A defesa do ex-deputado estadual Luiz Fernando Ribas Carli Filho terá uma nova possibilidade de tentar livrá-lo do júri popular, caso a reforma do Código Penal seja aprovada. Esse panorama é uma hipótese possível, em razão da nova definição do homicídio por dolo eventual e pela criação de uma nova modalidade: a culpa gravíssima. O ex-parlamentar é acusado de causar a morte dos jovens Gilmar Rafael Souza Yared e Carlos Murilo de Almeida em um acidente de carro em 2009, em Curitiba.

A nova possibilidade para a defesa ocorre em razão de o homicídio com dolo eventual (pelo qual o ex-parlamentar foi denunciado e que ocorre quando se assume o risco de matar) ficar condicionado aos casos em que o agente do crime consentir ou aceitar causar o resultado do ato. Caso essa situação não esteja bem caracterizada, a denúncia pode ser transformada em homicídio por culpa gravíssima, o que impossibilitaria o Ministério Público de levá-lo a júri popular. Pela legislação, ele só seria julgado por representantes do povo em casos de homicídio doloso (com intenção de matar) ou por dolo eventual.

Segundo alguns especialistas, que preferiram não se identificar, a mudança coloca em xeque o dolo eventual.

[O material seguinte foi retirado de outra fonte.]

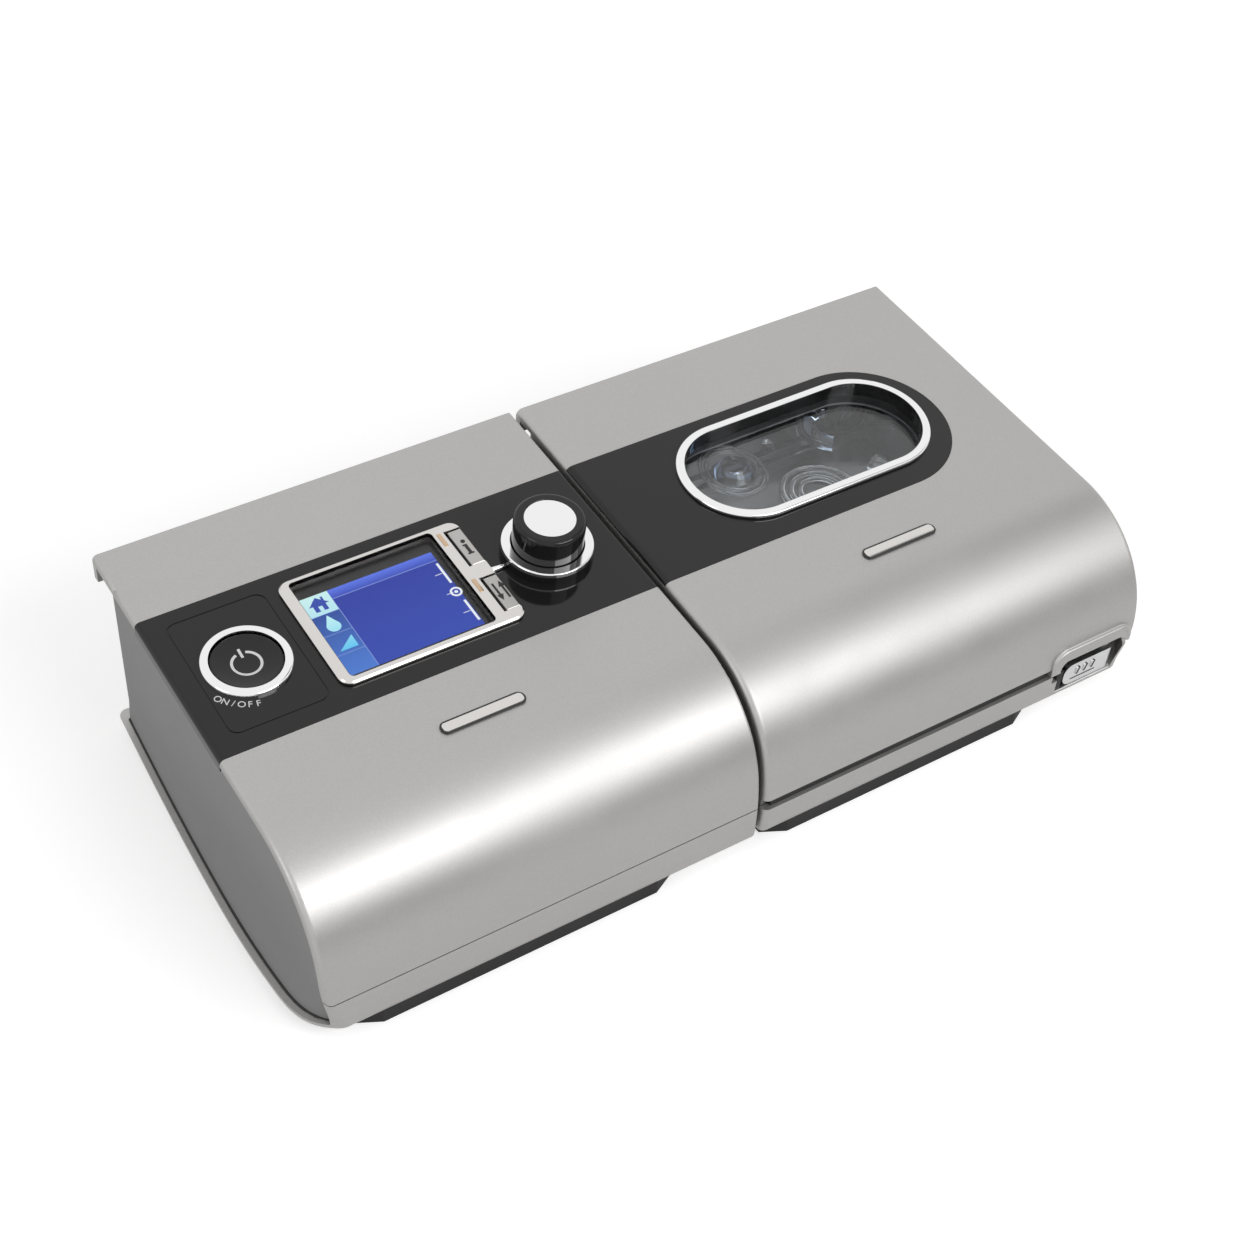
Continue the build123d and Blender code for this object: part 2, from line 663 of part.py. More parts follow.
# ---- humidifier: chassis ----
def hm_base_tray():
    tray = wrap(HM_SKIN) & below(HM_TRAY_TOP) & tray_plan()
    tray -= box(115.4, 119.0, -90, -55, 12.4, 40)
    tray -= box(117.8, 170, -90, -68, LATCH[2] - 0.6, 40)
    tray += box(116, 147.4, -65.9, -63.5, FLOOR_Z - 1, 14)
    end_skin_only = HM_SKIN - mirror(bowed_end(CORNER_T), about=Plane.YZ)
    tray += end_skin_only & box(130, 170, -90, -62, TRAY_Z, HM_TRAY_TOP)
    for x, y in ((12, -44), (138, -44), (12, 56), (138, 56)):
        tray += rod_z(x, y, FLOOR_Z - 1, 12, 4.0)
        tray -= rod_z(x, y, TRAY_Z - 1, TRAY_Z + 3, 3.0)
        tray -= rod_z(x, y, TRAY_Z - 1, 13, 1.6)
    return tray


def side_corner():
    """Rear top corner that the side walls leave free for the swinging lid."""
    return box(-10, 160, HINGE_Y - 4, 90, HINGE_Z, 90)


def hm_right_panel():
    panel = mirror(end_wall(WALL + 0.45, REAR_IN - 0.1), about=Plane.YZ) - side_corner()
    return panel - box(140, 170, -90, -65.6, 0, 18)


def hm_left_panel():
    """Wall towards the flow generator, with openings for the air and the connector."""
    panel = block(WALL + 0.45, HM_START + 0.8, HM_START + 2.8, REAR_IN - 0.1) - side_corner()
    panel -= rod_x(HM_START - 1, HM_START + 4, DUCT_Y, DUCT_Z, 9.4)
    return panel - box(HM_START - 1, HM_START + 4, -24.4, -3.6, 13.6, 24.4)


def hm_rear_panel():
    """Rear wall with the round pocket of the air outlet and the two hinge posts."""
    x0, x1 = HM_START + 0.6, RIGHT_X - PANEL_INSET - 0.1
    panel = block(WALL + 0.15, x0, x1, REAR_OUT) & box(-5, 160, REAR_IN, 80, 0, HINGE_Z - 1.5)
    panel += rod_y(PORT_X, 51, REAR_OUT, PORT_Z, POCKET_R + 1.6)
    panel -= rod_y(PORT_X, 52.6, 80, PORT_Z, POCKET_R)
    panel -= rod_y(PORT_X, 45, 60, PORT_Z, PORT_R + 0.02)
    for a, b in POSTS:
        post = box(a, b, REAR_IN, HINGE_Y, 52, HINGE_Z) + rod_x(a, b, HINGE_Y, HINGE_Z, KNUCKLE_R)
        gusset = box(a, b, REAR_IN, HINGE_Y + KNUCKLE_R, 57, HINGE_Z)
        ear_x = b + 0.5 if a < WIN_X else a - 0.5 - EAR_T
        panel -= box(ear_x - 0.5, ear_x + EAR_T + 0.5, 60, 80, HINGE_Z - KNUCKLE_R - 0.6, 80)
        panel += post + gusset
        panel -= rod_x(a - 1, b + 1, HINGE_Y, HINGE_Z, HINGE_PIN_R)
    return panel


def hinge_pins():
    a, b = POSTS
    left = rod_x(a[0], a[1] + 0.5 + EAR_T, HINGE_Y, HINGE_Z, HINGE_PIN_R)
    right = rod_x(b[0] - 0.5 - EAR_T, b[1], HINGE_Y, HINGE_Z, HINGE_PIN_R)
    return Compound(children=[left, right])


def hm_chamber_liner():
    """Black inner wall that closes the slot between lid and tray from behind."""
    ring = block(3.2, 1.2, 146.2, REAR_IN) - block(4.8, 0, 148, BACK_Y + 1)
    front = ring & box(1.2, 146.2, -80, -52, FLOOR_Z + 6, 27)
    foot = box(1.2, 146.2, -66, -64.4, FLOOR_Z, FLOOR_Z + 8)
    foot += box(1.2, 146.2, -70, -64.4, FLOOR_Z + 6.6, FLOOR_Z + 8)
    liner = (front + foot) - box(112.5, 150, -80, -63, 0, 23.5)
    strip = block(1.2, 1.2, 112.5) - block(3.6, 0, 148, BACK_Y + 1)
    return liner + (strip & box(0, 113, -80, -60, HM_TRAY_TOP + 0.2, LID_SEAM - 0.5))


def latch_slider():
    """Lever that slides sideways to free the lid, with its catch behind the lid's edge."""
    x0, x1, z0, z1 = LATCH
    plate = box(x0, x1, -73.4, -66.3, z0, z1)
    left = [e for e in plate.edges().filter_by(Axis.Y) if e.center().X < x0 + 1]
    plate = fillet(left, 3.8)
    plate -= box(x1 - 1.2, 150, -80, -60, 13.4, 20)
    corner = [e for e in plate.edges().filter_by(Axis.Z) if e.center().X > x1 - 0.1 and e.center().Y < -73]
    plate = fillet(corner, 3.6)
    for step in range(3):
        x = x0 + 5.2 + 3.3 * step
        plate += box(x, x + 1.2, -73.8, -73.0, 11.3, 14)
    return plate + box(x0 + 5.5, x0 + 11, -69, -66.3, z1 - 1, z1 + 1.2)


# ---- humidifier: water tub and heater ----
def tub_box(grow, z0, z1):
    x0, x1, y0, y1 = 20 - grow, 138 + grow, -46 - grow, 46 + grow
    shape = Pos((x0 + x1) / 2, (y0 + y1) / 2, z0) * RectangleRounded(x1 - x0, y1 - y0, 12 + grow)
    return extrude(shape, amount=z1 - z0)


def tub_base():
    """Clear lower half of the water tub, open at the top and over its metal floor."""
    tub = tub_box(0, 13, 34) - tub_box(-2, 15, 40)
    rim = tub_box(2, 32.4, 34) - tub_box(-2, 30, 40)
    return tub + rim - box(34, 124, -34, 34, 10, 18)


def tub_plate():
    """Metal floor that passes the heat into the water."""
    return box(31, 127, -37, 37, 10.8, 13) + box(34.2, 123.8, -33.8, 33.8, 13, 15)


def tub_lid():
    """Clear upper half, with an inlet on its left and the outlet at its rear."""
    lid = tub_box(2, 34, 38) + tub_box(-1, 38, 50)
    lid -= tub_box(-3, 30, 48)
    lid += rod_y(PORT_X, 42, 48.4, PORT_Z, 7.0) - rod_y(PORT_X, 44, 50, PORT_Z, 5.5)
    lid -= rod_y(PORT_X, 35, 50, PORT_Z, 5.5)
    return lid - rod_x(15, 26, DUCT_Y - 6, 42, 5)


def heater_plate():
    plate = box(33, 125, -36, 36, 8.4, 10.6)
    for x, y in ((40, -30), (118, -30), (40, 30), (118, 30)):
        plate += rod_z(x, y, FLOOR_Z, 9, 3)
    return plate


def hm_board():
    board = box(8, 9.6, -40, 20, 8, 40)
    return board + box(9.6, 13, -30, -14, 14, 30)


def air_outlet():
    """Outlet port for a standard 22 mm hose, with its flange inside the pocket."""
    tube = rod_y(PORT_X, 48.8, BACK_Y - 0.5, PORT_Z, PORT_R)
    tube += rod_y(PORT_X, 52.7, 54.2, PORT_Z, PORT_R + 2)
    return tube - rod_y(PORT_X, 45, 80, PORT_Z, PORT_BORE)


# ---- shared small parts ----
def foot_strip(x0, x1, y0, y1, skin):
    """Rubber strip under a tray, its front corners cut away at a slant."""
    taper = 8.0
    front = [(x1, y0 + taper / 2), (x1 - taper, y0), (x0 + taper, y0), (x0, y0 + taper / 2)]
    points = [(x0, y1), (x1, y1), *front]
    strip = extrude(make_face(Polyline(*points, close=True)), amount=TRAY_Z + 1.6)
    return strip - skin


def rubber_feet():
    group = []
    for x0, x1, skin in ((-141, -32, FG_SKIN), (1, 110, HM_SKIN)):
        group.append(foot_strip(x0, x1, -73.6, -58, skin))
        group.append(foot_strip(x0 + 6, x1 + 20, 54, 66, skin))
    return Compound(children=group)


def case_screws():
    group = []
    for x, y, length in (
        [(x, y, 42) for x in (-138, -16) for y in (-44, 52)]
        + [(x, y, 6) for x in (12, 138) for y in (-44, 56)]
    ):
        head = rod_z(x, y, TRAY_Z + 0.8, TRAY_Z + 2.9, 2.8)
        group.append(head + rod_z(x, y, TRAY_Z + 2, TRAY_Z + 2 + length, 1.2))
    return Compound(children=group)


PARTS = {
    "fg_base_tray": fg_base_tray,
    "fg_top_shell": fg_top_shell,
    "fg_left_panel": fg_left_panel,
    "fg_inner_panel": fg_inner_panel,
    "fg_rear_panel": fg_rear_panel,
    "control_fascia": control_fascia,
    "start_ring": start_ring,
    "start_button": start_button,
    "screen_bezel": screen_bezel,
    "screen_window": screen_window,
    "lcd_module": lcd_module,
    "info_key": lambda: soft_key(INFO_V),
    "setup_key": lambda: soft_key(SETUP_V),
    "dial_base": dial_base,
    "dial_ring": dial_ring,
    "dial_knob": dial_knob,
    "dial_cap": dial_cap,
    "dial_shaft": dial_shaft,
    "encoder_body": encoder_body,
    "encoder_plunger": encoder_plunger,
    "tact_switches": tact_switches,
    "control_board": control_board,
    "fg_badge": lambda: badge(-91.5, -63.5),
    "lid_badge": lambda: badge(61, 89.5),
    "air_filter": air_filter,
    "filter_cover": filter_cover,
    "power_socket": power_socket,
    "card_socket": card_socket,
    "memory_card": memory_card,
    "main_board": main_board,
    "dock_connector": dock_connector,
    "blower_volute_lower": blower_volute_lower,
    "blower_volute_upper": blower_volute_upper,
    "blower_motor": blower_motor,
    "motor_shaft": motor_shaft,
    "impeller": impeller,
    "blower_mounts": blower_mounts,
    "inlet_foam": inlet_foam,
    "outlet_duct": outlet_duct,
    "lid_shell": lid_shell,
    "lid_fascia": lid_fascia,
    "window_ring": window_ring,
    "window_lens": window_lens,
    "lid_liner": lid_liner,
    "lid_seal": lid_seal,
    "hm_base_tray": hm_base_tray,
    "hm_right_panel": hm_right_panel,
    "hm_left_panel": hm_left_panel,
    "hm_rear_panel": hm_rear_panel,
    "hinge_pins": hinge_pins,
    "hm_chamber_liner": hm_chamber_liner,
    "latch_slider": latch_slider,
    "tub_base": tub_base,
    "tub_plate": tub_plate,
    "tub_lid": tub_lid,
    "heater_plate": heater_plate,
    "hm_board": hm_board,
    "air_outlet": air_outlet,
    "rubber_feet": rubber_feet,
    "case_screws": case_screws,
}

for name, make in PARTS.items():
    export_step(make(), f"parts/{name}.step")
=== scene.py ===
import json
from contextlib import contextmanager
from math import atan2, cos, pi, radians, sin

import bmesh
import bpy
from bpy.props import FloatProperty, FloatVectorProperty, PointerProperty
from mathutils import Matrix, Vector


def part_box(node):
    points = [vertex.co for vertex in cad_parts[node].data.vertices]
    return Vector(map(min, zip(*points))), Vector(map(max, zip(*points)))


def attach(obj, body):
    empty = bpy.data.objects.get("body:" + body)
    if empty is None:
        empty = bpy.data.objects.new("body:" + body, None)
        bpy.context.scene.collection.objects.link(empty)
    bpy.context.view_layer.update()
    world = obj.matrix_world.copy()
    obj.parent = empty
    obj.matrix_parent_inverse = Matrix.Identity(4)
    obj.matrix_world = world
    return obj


bl_info = {
    "name": "Bedside breathing machine",
    "version": (1, 0, 0),
    "blender": (4, 5, 0),
    "location": "View3D > Sidebar > Breathing machine",
    "description": "Finishes and fine pieces for a breathing machine with a heated humidifier",
    "category": "Object",
}

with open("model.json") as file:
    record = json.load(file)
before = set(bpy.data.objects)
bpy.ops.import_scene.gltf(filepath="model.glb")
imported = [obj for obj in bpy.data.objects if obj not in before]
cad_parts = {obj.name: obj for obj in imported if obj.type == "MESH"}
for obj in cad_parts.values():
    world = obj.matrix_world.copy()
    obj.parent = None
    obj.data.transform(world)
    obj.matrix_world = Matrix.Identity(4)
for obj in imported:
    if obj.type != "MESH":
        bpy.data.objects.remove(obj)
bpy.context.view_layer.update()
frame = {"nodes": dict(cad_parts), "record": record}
NODES = frame["nodes"]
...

O principal argumento, em casos de embriaguez ao volante, é a hipótese de um condutor alcoolizado ser incapaz de consentir no resultado do crime.

Outro lado

O procurador da Re­­pú­­blica Luiz Carlos Gon­­çalves, relator da comissão de juristas que analisa o projeto no Senado, defende que haverá evolução da lei no caso de dolo eventual. De acordo com ele, o Código Penal hoje vigente é falho nessa questão. "O Código não diz nada, fala somente em ‘assumir o risco de produzir o resultado’. Esta imprecisão é que permite que ora o sujeito responda por homicídio ou lesão corporal dolosa, ora responda por homicídio culposo [sem intenção], cuja pena atual, pasme-se, é de apenas três anos", ressalta.

Na avaliação dele, o projeto resolve esta questão de duas maneiras: dizendo que o dolo eventual exige consentimento ou aceitação do resultado e criando a culpa gravíssima. Se aprovado, quem hoje recebe pena de no máximo três anos, poderá receber a pena de até onze anos (oito pela culpa gravíssima e mais três por dirigir embriagado).